Espy warned supervisors of “rezoning, reliance, and recension.”
He said this was not a matter of rezoning, so the board can’t take into consideration things like a change in the neighborhood. He said the developers relied on the unanimous approval of the preliminary plat to get started with ground clearing so the county could be liable for damages if the board ultimately decided to rescind the plat.
“There will be a measure of damages if this thing ever ends up in court, I’m sure,” he said.
District 2 Supervisor Trey Baxter asked Espy how the county could regulate whether or not these houses can be leased, with Espy saying there would have to be language in the covenants. Covenants are prepared by the developer, not the county.
“If you try to impose these restrictive standards on them, they’re going to ask if you did it to anybody else,” he said.
Sandberg and Gullette told supervisors that the intent was not to create a build-to-rent neighborhood, meaning that the goal is to sell these homes to homeowners and not for rental property.
But, they said it was illegal to put a blanket restriction on rentals because it would violate federal law and certain language would also impact the ability to receive an FHA or VA home loan.
Board President Gerald Steen said that there are subdivisions in the county that don’t allow for any rentals at all. Baxter said the municipalities have strict guidelines for rentals.
“We don’t want to do anything that’s illegal from a Fair Housing (Act) standpoint or prejudice to a class of individuals,” Gullette said.
Gullette said that even if a neighborhood outright bans rentals, that doesn’t mean it’s legal, just that it hasn’t been challenged.
“We don’t want to do anything illegal with this development,” he said.
Sandberg said that he was unable to find any neighborhoods with outright bans and only a handful with restrictions, such as a fee and length of occupancy requirements.
David Humphries, an attorney with Carson Law Group representing the developers, said he was sure they all could come to an agreement on covenants to ease concerns.
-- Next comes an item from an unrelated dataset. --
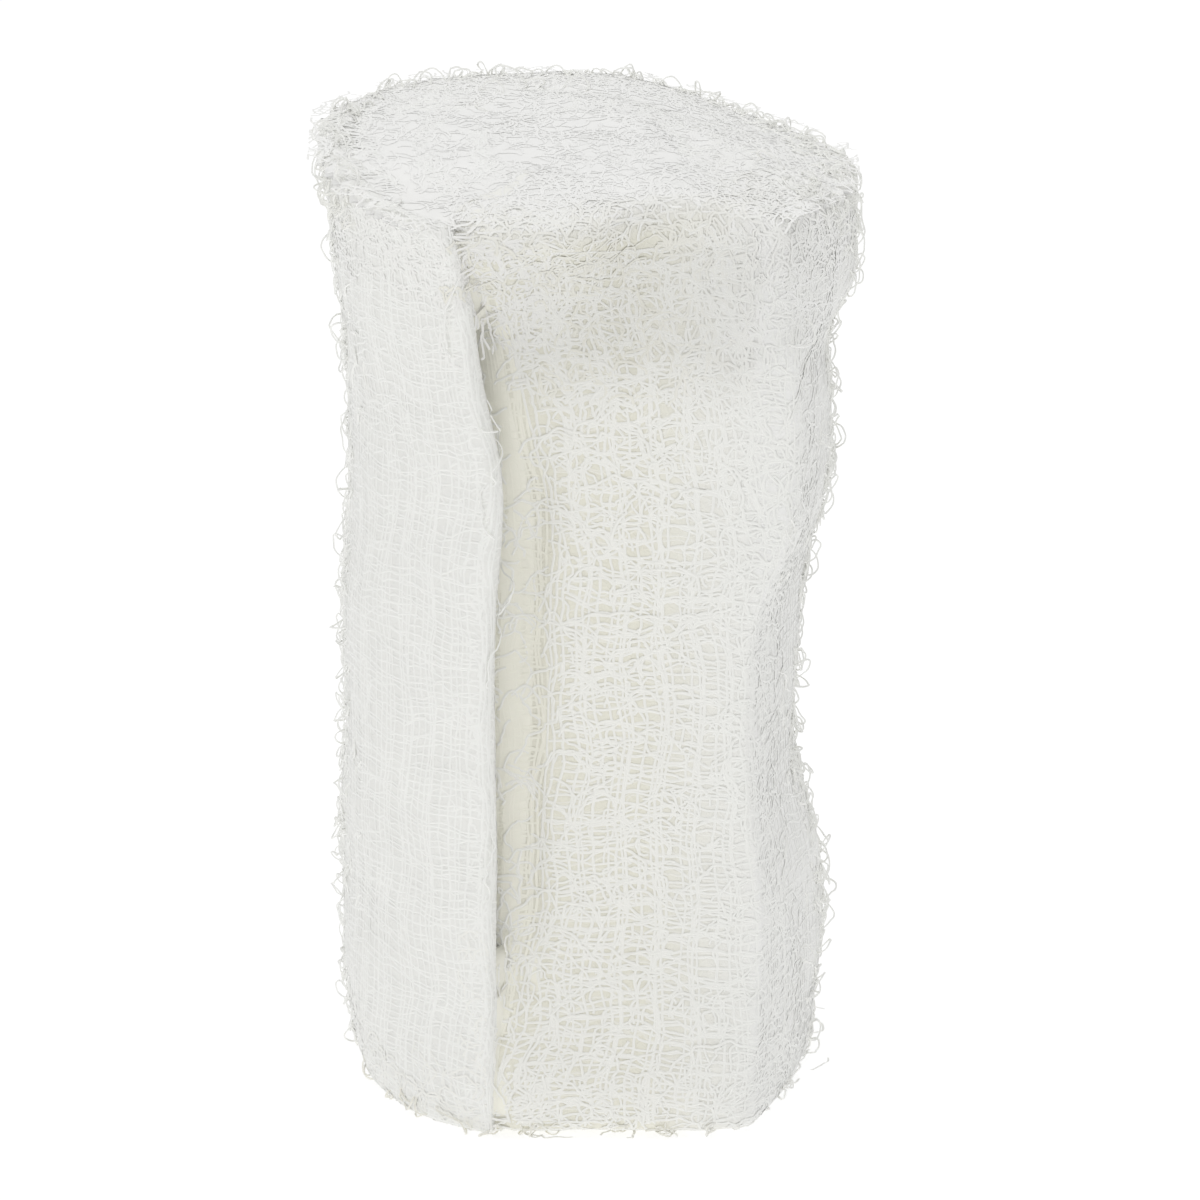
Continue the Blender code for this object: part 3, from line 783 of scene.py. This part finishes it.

“I think that these guys are perfectly willing to take a suggested covenant — take it and consider it and most likely incorporate it,” he said.
Humphries then asked the board to treat other developers the same way, saying recently two other subdivisions were approved without discussion or asking for rental restrictions.
He said everyone needs to be on “the same playing field.”
Scott Whitehurst, the regional president for the Gulf Coast region of D.R. Horton, said they, too, aren’t looking at this becoming a rental neighborhood and that everyone seemed to be on the same page but saying different things.
He also tried to alleviate concerns from the board members and others about the company’s recent negative publicity.
Whitehurst said that they use the same local subcontractors and local suppliers as other builders, a sentiment echoed by District 4 Supervisor Karl Banks.
“We have built a million houses,” Whitehurst said. “Have we screwed up? Yep. Do we always try to make it right? Yes. That’s what we strive to do, a little better than we did yesterday. We’re not perfect, but we try to be.”
Sandberg said he was aware of the negative publicity and ended up touring a development in Alabama that Woodgate would be modeled after. He said he even built a house in Sweetbriar Plantation where D.R. Horton has built homes.
Banks said in his over 30 years as a county supervisor, the board has never asked a developer who was going to be building the homes, and that the issue with Woodgate all centered around D.R. Horton and national negative press.
“For some reason in this development, these developers have been getting hit upside the head,” he said. “I feel sorry for the developers.”
The lengthy discussion didn’t leave many assurances for concerned citizens though.
Regina Edwards, a resident of Deerfield, said she has read all the negative publicity and just doesn’t “trust” D.R. Horton “right now.”
“What are you going to do to ensure that our property values do not depreciate with the Woodgate development,” she asked the board, before saying if they do lose home values the board and developers could expect a lawsuit to be filed.
She is also concerned about the traffic situation on Yandell Road.
Mona Crothers brought up mold issues in D.R. Horton homes and asked if a D.R. Horton employee would move into a D.R. Horton home. She also wanted to know the number of houses that will be over 2,200 square feet.
Whitehurst said they have had mold problems in the past, mainly in coastal areas, but they are familiar with the local climate. As far as the square footage of homes, he said the minimums are the minimums but the market will ultimately dictate what is built.
Sandberg said he hopes the entire development is completed within the next 8 years.